İlk kör olanlardan biri göz doktorudur. Göz doktoru akıl hastanesine kapatılacakken eşi de kör olduğunu söyleyerek içeri girer. Fakat eşi, görüyordur ve orda gözleri gören tek insandır. Bunu gizlemek için elinden geleni yapar ve görebildiğini herkesten gizler. Hastalık dışarıda yayıldıkça hastane kalabalıklaşmaya başlar. Hastalar, dışarıya seslerini duyurmaya çalışır fakat bu bir kişinin ölümü ile sonuçlanır. İçerideki insanların giderek kötü özellikleri ortaya çıkmaya başlar. Adaletsizlik, cinsel istismar olayları, bencillik… İnsanlar kendi içlerinde kötü özelliklerin hepsini dışa vurur. Bir körün yanında getirdiği el radyosu ise, bütün insanlara her şey normalmiş gibi hissettirir. Bu kaos ortamında Saramago, insanların ne kadar ileri gidebileceğini sorgular. Ahlak, seçme özgürlüğü kavramlarını irdeler.
BEYAZ KÖRLÜKTEN KURTULUŞ
Bu sırada çeteleşen bir grup kör, diğer körlere eziyet etmeye başlar. Her şeyi gören fakat kör gibi davranan doktorun eşi, bu çetenin ele başını öldürür. Bu ölümden sonra hastaneye bir kaos ortamı hakim olur. Hastanede isyan çıkar, herkes birbirine girer. Bu sırada çıkan bir yangından yararlanan doktorun eşi, hastane kapılarını açar. Dışarı çıkan körler, bütün herkesin bu hastalığa yakalandığını anlar. ‘Beyaz körlük’ bütün şehre yayılmıştır ve kör çeteleri yemek için birbirlerini öldürmektedir.
Doktorun eşi ise evine döner, eski yaşamını ve kurallarını hatırlar ve her şey eski haline döner. Doktorun eşi, çağımızda olayları sorgulayan ve olduğu gibi görmeyen insanların nasıl bir ruh hali içinde olduklarını yansıtır. Daha sonra ilk kör olandan başlayarak herkes görmeye başlar. Fakat son sahne etkileyicidir. Herkes görmeye başlar. Fakat doktorun eşi beyaz körlüğün kendisini bulduğuna inanır, oysaki onun gördüğü herkes onu görmektedir.

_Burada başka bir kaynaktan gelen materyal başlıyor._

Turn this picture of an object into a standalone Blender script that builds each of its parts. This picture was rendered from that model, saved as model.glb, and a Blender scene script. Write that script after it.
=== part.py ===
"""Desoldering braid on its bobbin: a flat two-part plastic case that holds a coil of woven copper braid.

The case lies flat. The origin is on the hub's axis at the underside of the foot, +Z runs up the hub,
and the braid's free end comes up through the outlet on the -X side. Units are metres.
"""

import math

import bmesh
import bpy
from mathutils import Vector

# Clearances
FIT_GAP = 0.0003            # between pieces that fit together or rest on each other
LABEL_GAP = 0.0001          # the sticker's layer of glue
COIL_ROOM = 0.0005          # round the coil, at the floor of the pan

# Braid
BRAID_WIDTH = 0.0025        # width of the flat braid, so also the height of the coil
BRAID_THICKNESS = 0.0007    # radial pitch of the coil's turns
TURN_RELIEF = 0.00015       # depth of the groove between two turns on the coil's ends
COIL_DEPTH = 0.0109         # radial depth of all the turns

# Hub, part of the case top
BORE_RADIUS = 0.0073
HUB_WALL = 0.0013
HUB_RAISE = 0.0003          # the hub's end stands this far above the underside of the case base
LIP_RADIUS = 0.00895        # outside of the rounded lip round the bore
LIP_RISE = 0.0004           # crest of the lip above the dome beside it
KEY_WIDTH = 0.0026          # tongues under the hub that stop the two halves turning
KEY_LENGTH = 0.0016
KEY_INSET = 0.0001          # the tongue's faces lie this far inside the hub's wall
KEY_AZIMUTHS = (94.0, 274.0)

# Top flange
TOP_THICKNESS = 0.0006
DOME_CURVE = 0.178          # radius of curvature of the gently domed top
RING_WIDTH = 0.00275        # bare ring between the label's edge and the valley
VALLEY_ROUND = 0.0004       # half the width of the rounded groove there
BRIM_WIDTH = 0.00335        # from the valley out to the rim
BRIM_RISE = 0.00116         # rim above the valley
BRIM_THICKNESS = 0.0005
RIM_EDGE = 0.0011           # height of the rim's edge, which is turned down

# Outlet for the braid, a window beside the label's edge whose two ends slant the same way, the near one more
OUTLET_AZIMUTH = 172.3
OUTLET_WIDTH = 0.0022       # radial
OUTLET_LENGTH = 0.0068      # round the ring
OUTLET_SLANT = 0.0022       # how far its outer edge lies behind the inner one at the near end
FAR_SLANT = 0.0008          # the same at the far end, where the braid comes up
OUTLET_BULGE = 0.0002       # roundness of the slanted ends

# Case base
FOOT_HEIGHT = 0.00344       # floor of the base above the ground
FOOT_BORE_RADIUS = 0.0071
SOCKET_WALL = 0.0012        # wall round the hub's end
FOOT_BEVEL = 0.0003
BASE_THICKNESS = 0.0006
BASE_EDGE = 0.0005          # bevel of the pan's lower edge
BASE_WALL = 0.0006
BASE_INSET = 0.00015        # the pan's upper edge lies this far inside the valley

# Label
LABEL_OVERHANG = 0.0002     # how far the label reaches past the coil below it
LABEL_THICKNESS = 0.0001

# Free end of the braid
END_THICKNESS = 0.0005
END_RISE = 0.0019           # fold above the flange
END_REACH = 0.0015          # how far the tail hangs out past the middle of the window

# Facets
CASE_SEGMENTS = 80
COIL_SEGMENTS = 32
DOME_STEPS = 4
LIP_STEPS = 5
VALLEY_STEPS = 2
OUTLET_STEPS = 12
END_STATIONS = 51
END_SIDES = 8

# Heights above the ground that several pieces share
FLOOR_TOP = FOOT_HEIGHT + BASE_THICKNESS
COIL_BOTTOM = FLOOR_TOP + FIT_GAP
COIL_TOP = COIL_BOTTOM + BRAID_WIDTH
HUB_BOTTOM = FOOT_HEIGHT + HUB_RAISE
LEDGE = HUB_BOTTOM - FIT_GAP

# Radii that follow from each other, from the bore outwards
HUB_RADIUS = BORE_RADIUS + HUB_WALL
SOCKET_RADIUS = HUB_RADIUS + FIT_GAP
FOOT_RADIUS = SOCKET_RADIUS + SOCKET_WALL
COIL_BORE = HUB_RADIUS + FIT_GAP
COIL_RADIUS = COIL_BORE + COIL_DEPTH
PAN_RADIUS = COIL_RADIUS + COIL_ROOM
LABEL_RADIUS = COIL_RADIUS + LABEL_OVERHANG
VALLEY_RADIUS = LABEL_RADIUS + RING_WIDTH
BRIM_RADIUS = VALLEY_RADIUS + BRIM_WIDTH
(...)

Körlük, beklenmedik bir felaketi yaşayan toplumun nasıl çöktüğünü, nasıl bencilleştiğini ve değer yargılarını kaybettiğini anlatır. Ürkütücü bir roman olan Körlük’te en acımasız olaylar bile şiirsel bir dille anlatılmıştır.
JOSE SARAMAGO KİMDİR?
Saramago, Lizbon kentinin kuzeyinde küçük bir köyde dünyaya geldi. Yoksul bir ailenin oğlu olarak büyüdü. Lizbon’da öğrenim gördü, okurken kırsal kesimlerde çalıştı. Daha sonra ekonomik sebeplerle okulu bıraktı. Saramago; teknik ressamlıktan editörlüğe, redaktörlükten çevirmenliğe birçok iş yaptı. Diario ve Lisboa gazetelerinde kültür editörü olarak çalıştı. Portekiz Yazar Birliği’nin yönetim kadrosunda yer aldı.

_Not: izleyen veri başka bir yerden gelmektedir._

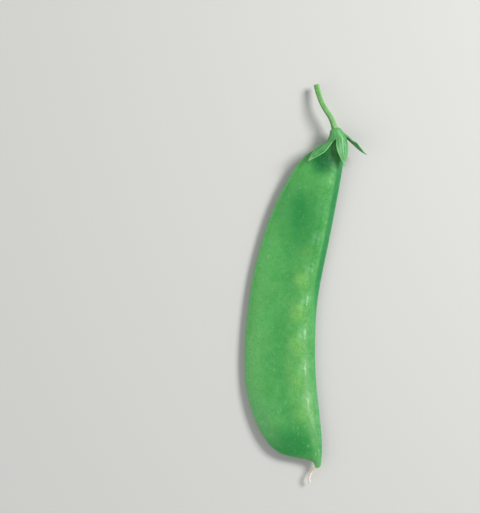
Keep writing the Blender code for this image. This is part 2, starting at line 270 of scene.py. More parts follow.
def face_outwards(bm):
    """Turn the faces of a closed mesh outwards, which its volume then confirms."""
    bmesh.ops.recalc_face_normals(bm, faces=bm.faces)
    if bm.calc_volume(signed=True) < 0:
        bmesh.ops.reverse_faces(bm, faces=bm.faces)


def show(name, bm, material, solid):
    """Make a piece from a mesh, let it replace its solid and ride on the one body."""
    mesh = bpy.data.meshes.new(name)
    bm.to_mesh(mesh)
    bm.free()
    mesh.shade_smooth()
    mesh.materials.append(material)
    piece = bpy.data.objects.new(name, mesh)
    bpy.context.collection.objects.link(piece)
    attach(piece, "root")
    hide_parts(solid)
    return piece


def paint(red, green, blue):
    """Linear colour of a shade named by its everyday 0 to 255 values."""
    return (*[((c / 255 + 0.055) / 1.055) ** 2.4 for c in (red, green, blue)], 1.0)


def node(tree, kind, inputs=(), **settings):
    """Add a shader node; inputs are (socket, value or other node's socket) pairs."""
    made = tree.nodes.new("ShaderNode" + kind)
    for name, value in settings.items():
        setattr(made, name, value)
    for socket, value in inputs:
        if isinstance(value, bpy.types.NodeSocket):
            tree.links.new(value, made.inputs[socket])
        else:
            made.inputs[socket].default_value = value
    return made


def mixed(tree, share, low, high):
    """Colour from low to high by a share from 0 to 1."""
    made = node(tree, "Mix", [(0, share), (6, low), (7, high)], data_type="RGBA")
    return made.outputs[2]


def ramp(tree, value, start, end, low=0.0, high=1.0):
    """A smooth step of a value: low before start, high after end."""
    made = node(tree, "MapRange", [(0, value), (1, start), (2, end), (3, low), (4, high)],
                interpolation_type="SMOOTHSTEP")
    return made.outputs[0]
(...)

Saramago, ilk romanı Günah Ülkesi’ni 1947’de yayınladı. Saramago’nun deneme ve romanlarının yanında iki şiir kitabı da vardır. Saramago’nun; Körlük, Görmek, Ölüm Bir Varmış Bir Yokmuş, Yitik Adanın Öyküsü, Kabil, İsa’ya Göre İncil, Bütün İsimler, Mağara, Kopyalanmış Adam, Filin Yolculuğu en sevilen romanlarındandır. Ünlü yazar, 1998 yılında Nobel Edebiyat Ödülü’nün sahibi olmuştur.